··· Dataset excerpts ···

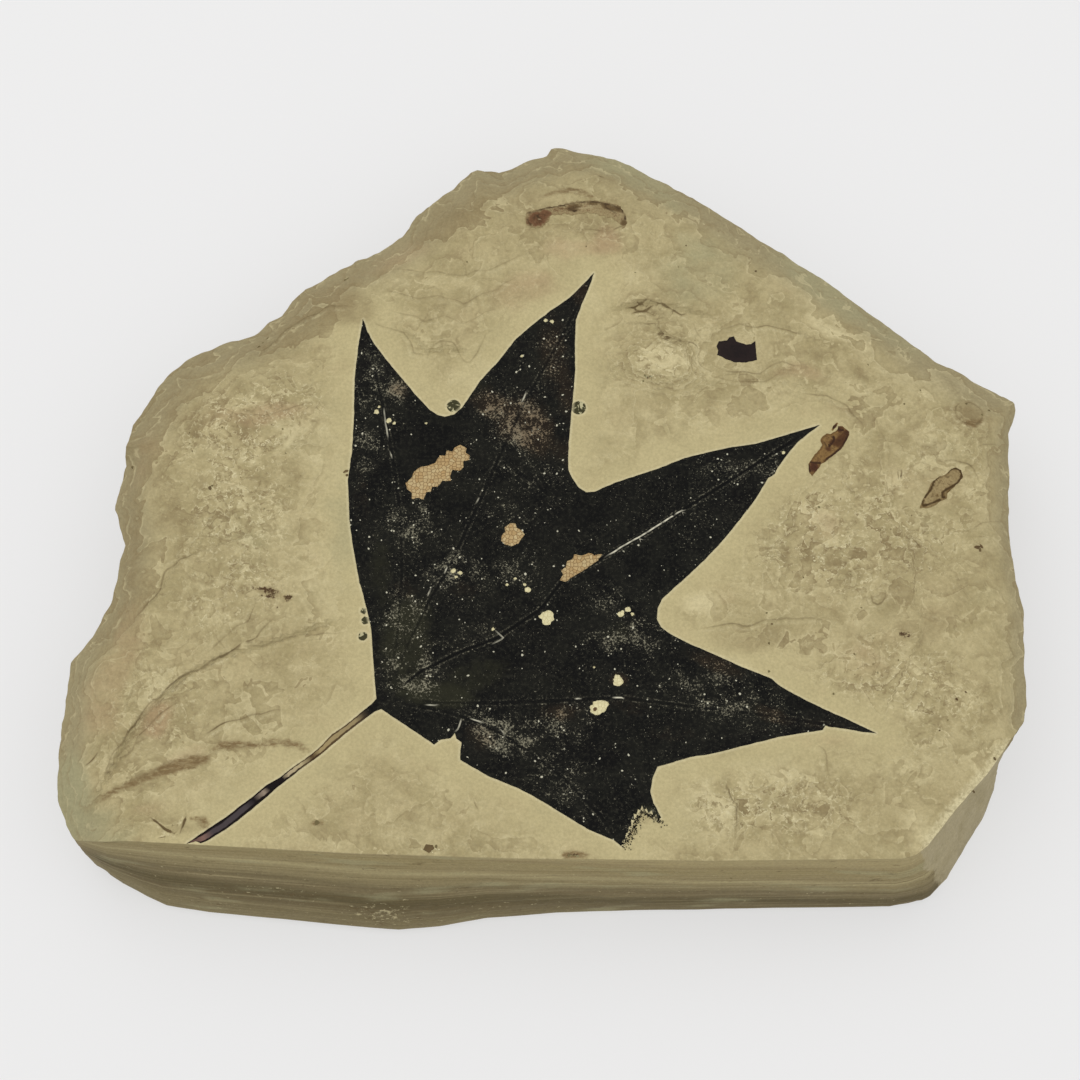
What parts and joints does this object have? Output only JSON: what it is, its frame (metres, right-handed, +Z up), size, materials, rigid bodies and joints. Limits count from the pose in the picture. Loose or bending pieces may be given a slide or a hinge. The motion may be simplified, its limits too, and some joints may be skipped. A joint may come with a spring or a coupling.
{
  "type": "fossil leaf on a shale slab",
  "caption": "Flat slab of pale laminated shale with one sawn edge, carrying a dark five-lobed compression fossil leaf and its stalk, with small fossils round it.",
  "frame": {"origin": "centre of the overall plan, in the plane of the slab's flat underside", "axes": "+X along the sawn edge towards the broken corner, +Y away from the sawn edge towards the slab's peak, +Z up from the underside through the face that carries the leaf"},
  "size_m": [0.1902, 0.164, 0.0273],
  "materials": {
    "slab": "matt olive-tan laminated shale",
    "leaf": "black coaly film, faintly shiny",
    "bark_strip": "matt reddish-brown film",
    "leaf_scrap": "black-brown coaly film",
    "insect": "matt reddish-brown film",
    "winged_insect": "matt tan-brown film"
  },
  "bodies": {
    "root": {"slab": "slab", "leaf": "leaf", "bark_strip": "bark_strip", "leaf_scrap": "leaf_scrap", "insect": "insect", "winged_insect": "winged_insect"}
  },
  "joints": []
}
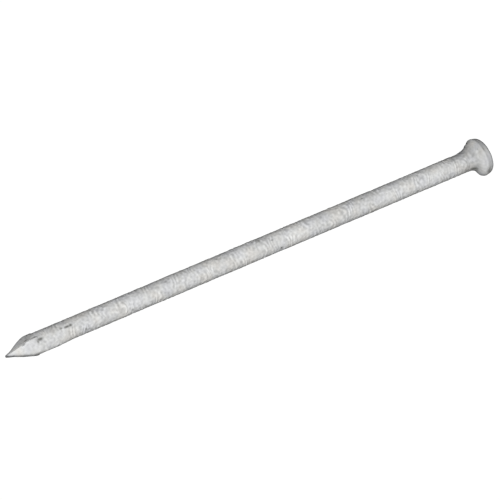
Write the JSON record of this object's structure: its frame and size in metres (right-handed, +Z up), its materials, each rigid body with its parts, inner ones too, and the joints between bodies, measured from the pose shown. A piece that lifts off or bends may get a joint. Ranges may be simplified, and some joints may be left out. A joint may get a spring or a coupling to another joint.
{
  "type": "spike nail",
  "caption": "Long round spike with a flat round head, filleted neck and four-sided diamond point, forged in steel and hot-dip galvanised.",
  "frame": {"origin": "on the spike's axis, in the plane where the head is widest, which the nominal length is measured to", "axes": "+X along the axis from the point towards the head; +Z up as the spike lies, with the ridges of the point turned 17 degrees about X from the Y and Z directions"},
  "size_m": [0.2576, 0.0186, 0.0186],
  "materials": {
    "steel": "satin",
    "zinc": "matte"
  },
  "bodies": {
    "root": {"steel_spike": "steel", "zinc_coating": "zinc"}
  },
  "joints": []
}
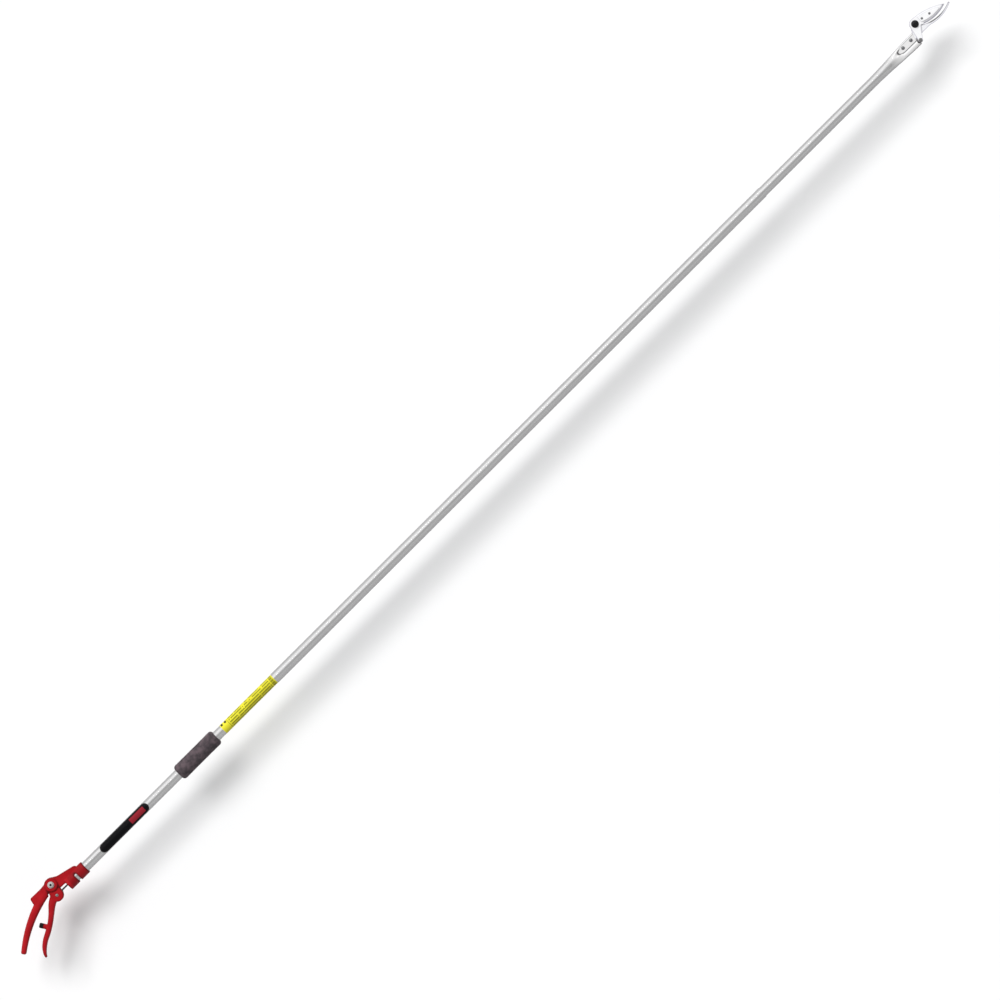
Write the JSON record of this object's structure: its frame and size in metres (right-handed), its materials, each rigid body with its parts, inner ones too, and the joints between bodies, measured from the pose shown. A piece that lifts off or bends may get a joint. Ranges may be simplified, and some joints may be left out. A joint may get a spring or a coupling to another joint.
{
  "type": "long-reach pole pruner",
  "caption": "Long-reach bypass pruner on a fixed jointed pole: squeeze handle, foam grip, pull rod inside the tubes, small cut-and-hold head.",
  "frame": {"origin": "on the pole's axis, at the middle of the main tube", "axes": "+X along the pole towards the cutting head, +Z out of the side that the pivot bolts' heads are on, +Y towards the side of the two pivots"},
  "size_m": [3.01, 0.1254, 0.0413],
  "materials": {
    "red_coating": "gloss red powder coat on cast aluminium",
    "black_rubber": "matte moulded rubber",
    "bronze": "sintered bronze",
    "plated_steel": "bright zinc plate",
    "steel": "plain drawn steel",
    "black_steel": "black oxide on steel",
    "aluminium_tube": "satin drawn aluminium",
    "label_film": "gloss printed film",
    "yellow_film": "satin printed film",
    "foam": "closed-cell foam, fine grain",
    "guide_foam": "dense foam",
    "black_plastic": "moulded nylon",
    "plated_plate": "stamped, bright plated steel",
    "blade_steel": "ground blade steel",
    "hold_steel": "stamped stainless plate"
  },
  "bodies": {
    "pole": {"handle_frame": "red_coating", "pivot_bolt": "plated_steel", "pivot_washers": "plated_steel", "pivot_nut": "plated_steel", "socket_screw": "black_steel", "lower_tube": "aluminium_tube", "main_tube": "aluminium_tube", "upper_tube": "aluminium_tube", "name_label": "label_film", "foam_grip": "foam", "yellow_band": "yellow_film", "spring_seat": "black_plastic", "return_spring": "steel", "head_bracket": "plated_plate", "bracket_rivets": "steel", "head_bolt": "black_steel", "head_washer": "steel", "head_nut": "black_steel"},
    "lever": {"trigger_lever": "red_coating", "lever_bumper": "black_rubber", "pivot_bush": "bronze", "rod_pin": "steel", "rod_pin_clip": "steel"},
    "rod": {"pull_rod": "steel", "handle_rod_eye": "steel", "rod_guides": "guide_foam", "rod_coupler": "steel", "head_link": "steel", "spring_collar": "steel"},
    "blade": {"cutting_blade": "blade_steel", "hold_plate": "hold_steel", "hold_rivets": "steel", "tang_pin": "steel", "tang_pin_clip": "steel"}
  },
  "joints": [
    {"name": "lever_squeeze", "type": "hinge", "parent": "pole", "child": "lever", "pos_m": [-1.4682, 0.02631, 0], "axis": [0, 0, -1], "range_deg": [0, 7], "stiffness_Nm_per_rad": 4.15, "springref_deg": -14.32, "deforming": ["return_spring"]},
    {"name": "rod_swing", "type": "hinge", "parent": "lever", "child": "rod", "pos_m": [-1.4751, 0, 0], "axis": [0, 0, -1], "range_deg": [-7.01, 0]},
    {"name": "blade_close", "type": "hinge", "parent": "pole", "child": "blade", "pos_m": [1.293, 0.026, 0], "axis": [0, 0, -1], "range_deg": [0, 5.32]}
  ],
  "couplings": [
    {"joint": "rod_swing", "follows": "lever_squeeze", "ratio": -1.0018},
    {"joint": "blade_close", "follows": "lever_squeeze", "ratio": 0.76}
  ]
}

···

Reproduce the material above exactly; please quote every line of it.

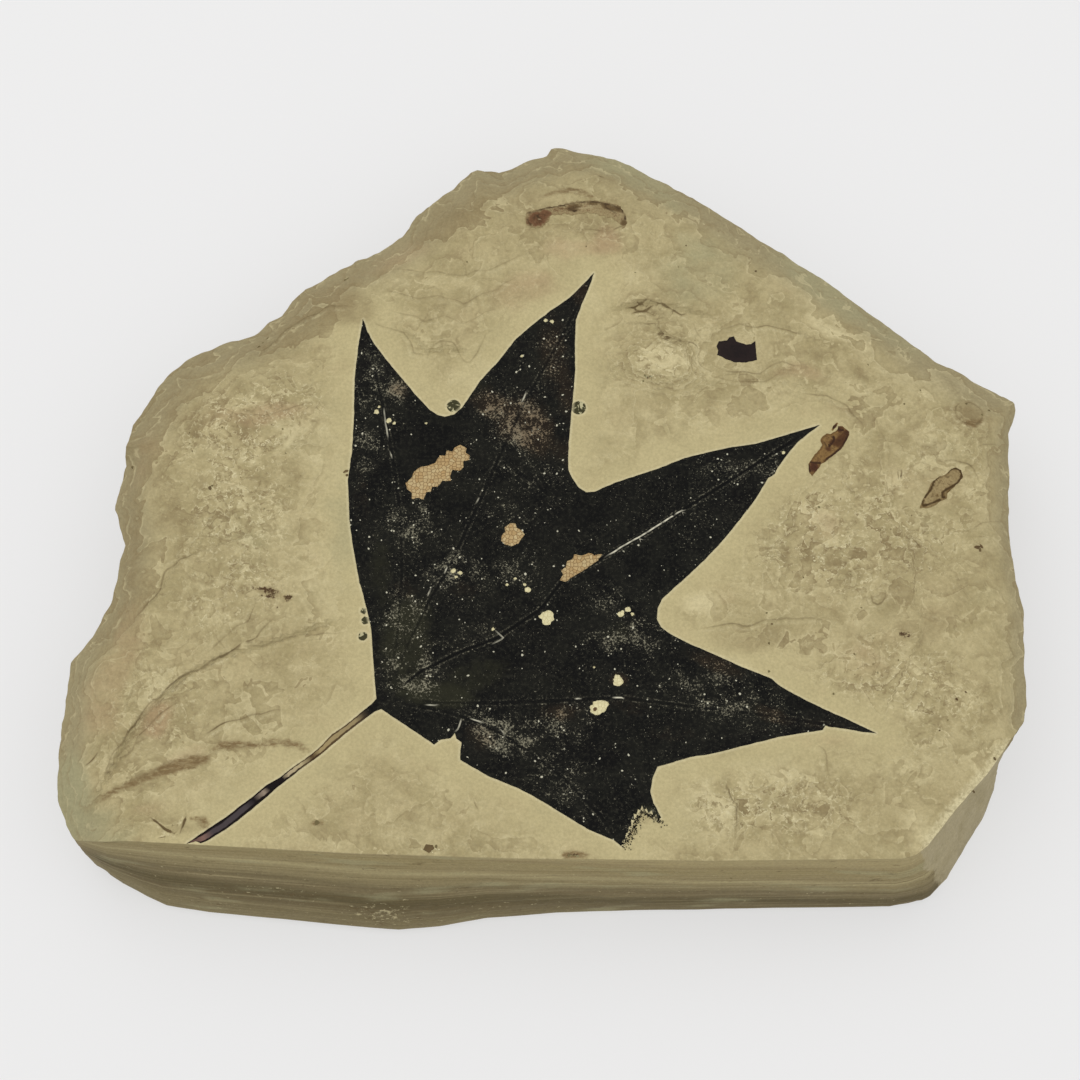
What parts and joints does this object have? Output only JSON: what it is, its frame (metres, right-handed, +Z up), size, materials, rigid bodies and joints. Limits count from the pose in the picture. Loose or bending pieces may be given a slide or a hinge. The motion may be simplified, its limits too, and some joints may be skipped. A joint may come with a spring or a coupling.
{
  "type": "fossil leaf on a shale slab",
  "caption": "Flat slab of pale laminated shale with one sawn edge, carrying a dark five-lobed compression fossil leaf and its stalk, with small fossils round it.",
  "frame": {"origin": "centre of the overall plan, in the plane of the slab's flat underside", "axes": "+X along the sawn edge towards the broken corner, +Y away from the sawn edge towards the slab's peak, +Z up from the underside through the face that carries the leaf"},
  "size_m": [0.1902, 0.164, 0.0273],
  "materials": {
    "slab": "matt olive-tan laminated shale",
    "leaf": "black coaly film, faintly shiny",
    "bark_strip": "matt reddish-brown film",
    "leaf_scrap": "black-brown coaly film",
    "insect": "matt reddish-brown film",
    "winged_insect": "matt tan-brown film"
  },
  "bodies": {
    "root": {"slab": "slab", "leaf": "leaf", "bark_strip": "bark_strip", "leaf_scrap": "leaf_scrap", "insect": "insect", "winged_insect": "winged_insect"}
  },
  "joints": []
}
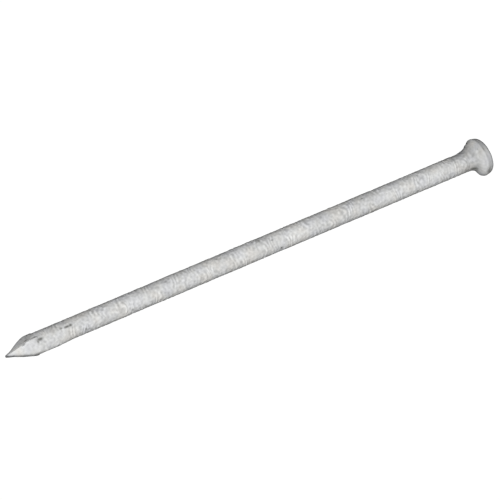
Write the JSON record of this object's structure: its frame and size in metres (right-handed, +Z up), its materials, each rigid body with its parts, inner ones too, and the joints between bodies, measured from the pose shown. A piece that lifts off or bends may get a joint. Ranges may be simplified, and some joints may be left out. A joint may get a spring or a coupling to another joint.
{
  "type": "spike nail",
  "caption": "Long round spike with a flat round head, filleted neck and four-sided diamond point, forged in steel and hot-dip galvanised.",
  "frame": {"origin": "on the spike's axis, in the plane where the head is widest, which the nominal length is measured to", "axes": "+X along the axis from the point towards the head; +Z up as the spike lies, with the ridges of the point turned 17 degrees about X from the Y and Z directions"},
  "size_m": [0.2576, 0.0186, 0.0186],
  "materials": {
    "steel": "satin",
    "zinc": "matte"
  },
  "bodies": {
    "root": {"steel_spike": "steel", "zinc_coating": "zinc"}
  },
  "joints": []
}
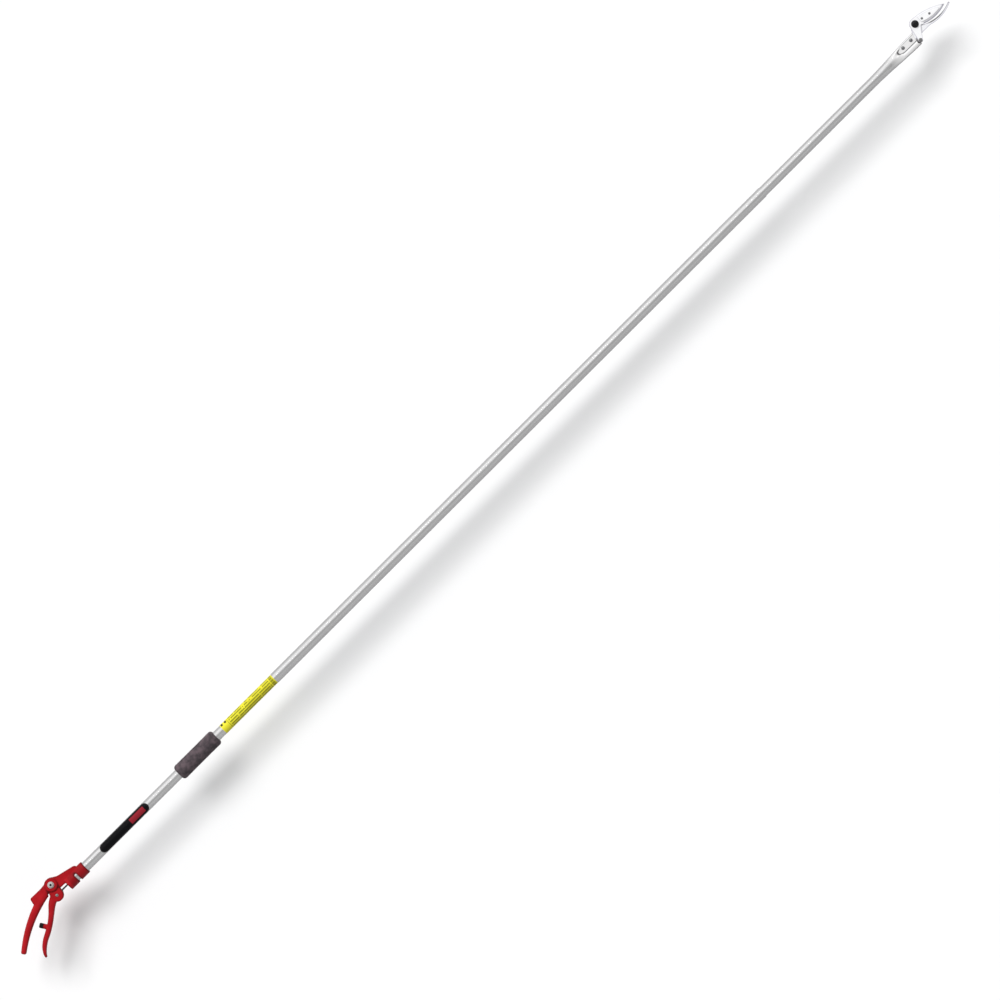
Write the JSON record of this object's structure: its frame and size in metres (right-handed), its materials, each rigid body with its parts, inner ones too, and the joints between bodies, measured from the pose shown. A piece that lifts off or bends may get a joint. Ranges may be simplified, and some joints may be left out. A joint may get a spring or a coupling to another joint.
{
  "type": "long-reach pole pruner",
  "caption": "Long-reach bypass pruner on a fixed jointed pole: squeeze handle, foam grip, pull rod inside the tubes, small cut-and-hold head.",
  "frame": {"origin": "on the pole's axis, at the middle of the main tube", "axes": "+X along the pole towards the cutting head, +Z out of the side that the pivot bolts' heads are on, +Y towards the side of the two pivots"},
  "size_m": [3.01, 0.1254, 0.0413],
  "materials": {
    "red_coating": "gloss red powder coat on cast aluminium",
    "black_rubber": "matte moulded rubber",
    "bronze": "sintered bronze",
    "plated_steel": "bright zinc plate",
    "steel": "plain drawn steel",
    "black_steel": "black oxide on steel",
    "aluminium_tube": "satin drawn aluminium",
    "label_film": "gloss printed film",
    "yellow_film": "satin printed film",
    "foam": "closed-cell foam, fine grain",
    "guide_foam": "dense foam",
    "black_plastic": "moulded nylon",
    "plated_plate": "stamped, bright plated steel",
    "blade_steel": "ground blade steel",
    "hold_steel": "stamped stainless plate"
  },
  "bodies": {
    "pole": {"handle_frame": "red_coating", "pivot_bolt": "plated_steel", "pivot_washers": "plated_steel", "pivot_nut": "plated_steel", "socket_screw": "black_steel", "lower_tube": "aluminium_tube", "main_tube": "aluminium_tube", "upper_tube": "aluminium_tube", "name_label": "label_film", "foam_grip": "foam", "yellow_band": "yellow_film", "spring_seat": "black_plastic", "return_spring": "steel", "head_bracket": "plated_plate", "bracket_rivets": "steel", "head_bolt": "black_steel", "head_washer": "steel", "head_nut": "black_steel"},
    "lever": {"trigger_lever": "red_coating", "lever_bumper": "black_rubber", "pivot_bush": "bronze", "rod_pin": "steel", "rod_pin_clip": "steel"},
    "rod": {"pull_rod": "steel", "handle_rod_eye": "steel", "rod_guides": "guide_foam", "rod_coupler": "steel", "head_link": "steel", "spring_collar": "steel"},
    "blade": {"cutting_blade": "blade_steel", "hold_plate": "hold_steel", "hold_rivets": "steel", "tang_pin": "steel", "tang_pin_clip": "steel"}
  },
  "joints": [
    {"name": "lever_squeeze", "type": "hinge", "parent": "pole", "child": "lever", "pos_m": [-1.4682, 0.02631, 0], "axis": [0, 0, -1], "range_deg": [0, 7], "stiffness_Nm_per_rad": 4.15, "springref_deg": -14.32, "deforming": ["return_spring"]},
    {"name": "rod_swing", "type": "hinge", "parent": "lever", "child": "rod", "pos_m": [-1.4751, 0, 0], "axis": [0, 0, -1], "range_deg": [-7.01, 0]},
    {"name": "blade_close", "type": "hinge", "parent": "pole", "child": "blade", "pos_m": [1.293, 0.026, 0], "axis": [0, 0, -1], "range_deg": [0, 5.32]}
  ],
  "couplings": [
    {"joint": "rod_swing", "follows": "lever_squeeze", "ratio": -1.0018},
    {"joint": "blade_close", "follows": "lever_squeeze", "ratio": 0.76}
  ]
}